A few days ago, Kristen Stewart (not that one), a manager at the University Club reception hall in Moline, Illinois, turned away a potential customer because she didn’t approve of her sexual orientation.
It was the same story we’re used to by this point: The owner or employee begins to tell the customer about the facility over the phone, finds out that the customer’s partner is of the same gender, and then flatly denies service to them.
Taylor Shumaker says she called the University Club on Tuesday, June 19, 2012 to inquire about the place. She says bar manager Kristen Stewart offered to give Shumaker a tour and asked if her fiance would be coming.
“And she asked if ‘he’ would be coming and I just said, ‘No, it’s not actually a ‘he’, it’s a ‘she.’ And she said, ‘Excuse me?’” recounted Shumaker.
“I said, ‘It’s a woman,’ and she said, ‘Oh, we don’t rent to homosexual couples’”
When interviewed by the local news, Stewart was unapologetic:
I am a biblical Christian and I do not believe in homosexual marriage, that’s correct. And because marriage is a covenant that God created for man and woman, as a biblical Christian, I cannot help them into or celebrate that sin.
Stewart’s husband Perry (whose family apparently doesn’t hold the same views as his wife) is the president of the University Club and he issued a statement saying that his wife “mis-spoke,” adding that he was very sorry this happened.
I have attended a wedding reception at the University Club in the past. It’s a lovely place. It is also a “public accommodation.” Contrary to what the name might suggest, it is not a private club, so it is therefore subject to non-discrimination laws like the Illinois Human Rights Act. Because the business is open to the public, and because the law specifically prohibits refusal of service on the basis of sexual orientation, Kristen Stewart’s actions were probably illegal.
One report even says Perry Stewart will make a donation to a gay and lesbian organization as a way to make amends.
It doesn’t look like Taylor Shumaker intends to sue, but she would probably be successful if she did. Several other establishments have offered the use of their facilities for free. Great PR move on their part, I think.
There has been a lot of debate about whether this sort of thing violates an owner’s free exercise of religion… mostly from people who don’t understand that free exercise is not an absolute right. If they want to ban gay people, they must not hold their doors open to the public. It’s as simple as that.

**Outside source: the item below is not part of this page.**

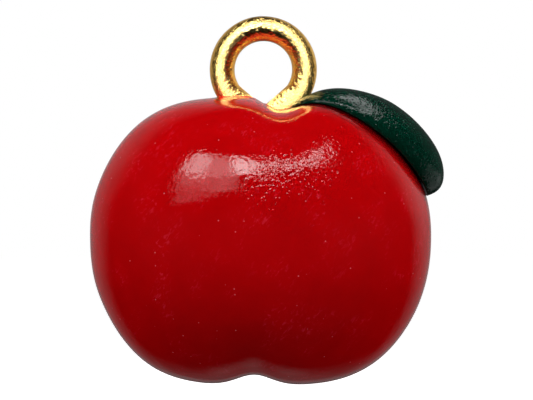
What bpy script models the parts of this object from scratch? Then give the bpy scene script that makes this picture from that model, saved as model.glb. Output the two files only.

These rules come from our priorities as a society. I personally think that it’s far preferable to punish discrimination with punitive damages than to protect religious exercise in a person’s business practices. No one is saying Kristen Stewart can’t go to church, or donate to an anti-gay organization, or patronize Chik-Fil-A, but discrimination against people in a protected class is just not a protected right. And that’s good.
***Update***: According to an email statement put out by the University Club, Kristen Stewart has resigned:
In the statement, Mr. Stewart said he first wanted to express the University Club’s “deepest apologies” to Taylor Shumaker of Davenport, the woman who had inquired about renting the venue.
The apology also was extended to “the entire community, for all the deep hurt that was caused by Kristen’s mistake by expressing her own personal beliefs while representing the University Club.
“The University Club has and always will have an open door policy in which all are welcome.”